When King Henry VIII succeeded his father in 1509, Thomas Wolsey was already in royal service, having been chaplain to Henry VII. He had been noted for his willingness to do just about any task that was asked of him and to get results through his dogged insistence on seeing things through.

He was therefore in just the right place to be advanced under Henry VIII, because the young king (aged only 17 at the time of his accession) was far less interested in the minutiae of government than his father had been. Someone like Thomas Wolsey was just what Henry needed to relieve him of the more boring aspects of being in charge of the country.

Wolsey therefore rose rapidly to become Henry’s chief minister and he also acquired important offices in the church, particularly Archbishop of York and Prince-Bishop of Durham. These offices brought him considerable wealth, which he used to build a magnificent palace for himself at Hampton Court. This latter was an unwise move in that it excited the envy of King Henry.

For twenty years Thomas Wosley (a Cardinal from 1515) was the real power in the land and also a dominating figure in foreign policy. His methods were often underhand and corrupt, but Henry was not too bothered about how a job was done as long as the result was what he wanted.
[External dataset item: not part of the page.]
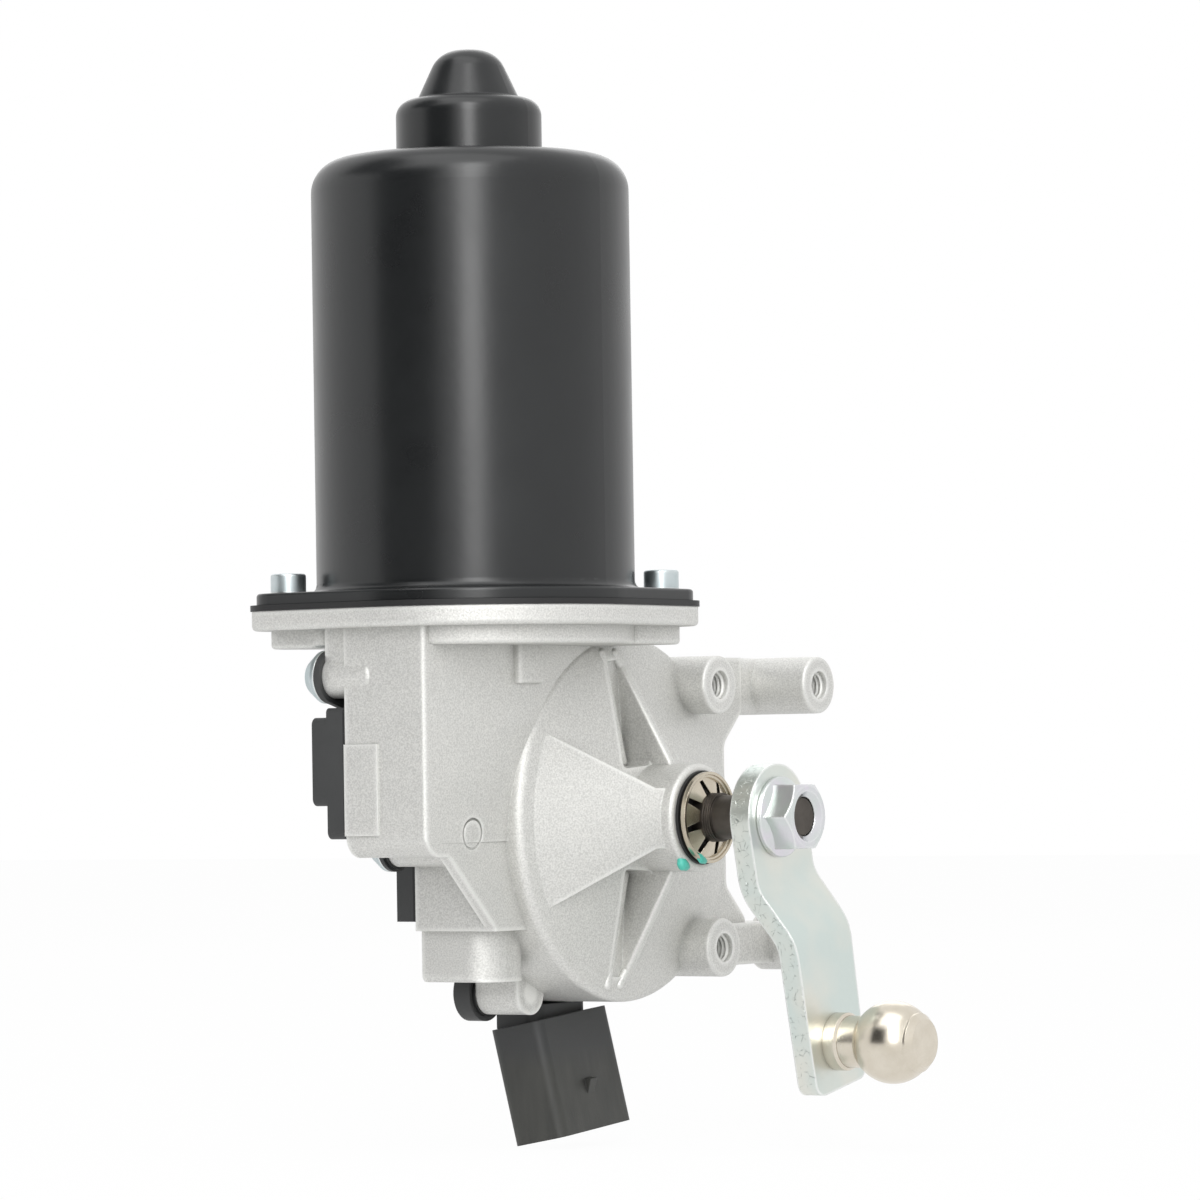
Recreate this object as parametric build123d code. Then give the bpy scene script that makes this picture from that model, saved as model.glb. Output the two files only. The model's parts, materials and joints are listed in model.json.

However, things started to unravel when Henry realised that his best chance of fathering a son would be with someone other than Queen Catherine. He set his mind towards marrying one of her maids-of-honour, named Anne Boleyn, and he needed a way of getting his marriage annulled. This would have to be done by a decree from the Pope and Wolsey was obviously the person to act as Henry’s representative in obtaining such a decree. Wolsey was also the Pope’s legate to England, so he had the ear of both parties in the dispute.

This was easier said than done, not least because Pope Clement VII had no wish to anger the powerful Holy Roman Emperor, Charles V, who was a nephew of Queen Catherine. No amount of persuasion on Wolsey’s part would make the Pope hurry his decision. Henry and Anne Boleyn now began to wonder if Wolsey’s loyalty to the Church was outweighing his loyalty to the king, so Henry started to think of a different means to the desired end.

The new solution, which involved breaking with the Church of Rome, would bypass the need for Thomas Wolsey to act on his behalf and there was also that rather attractive big house just up the Thames that Henry had his eye on. With Wolsey out of the way, two desirable objectives could be met.

Wolsey knew that things were stacked against him when Henry simply commandeered Hampton Court in 1529 and stripped Wolsey of all his government offices. He was, however, allowed to retain his archbishopric of York.

Wolsey was a sick man when, in 1530, he started out for York, which would have been the first time he had done so since his appointment in 1514. While in Yorkshire the news reached him that he had been arraigned for high treason, and he was under arrest when he arrived at Leicester Abbey.

Among his last words, he said: “Had I but served God as diligently as I have my king, he would not have given me over in my grey hairs”. He was aged 55 when he died.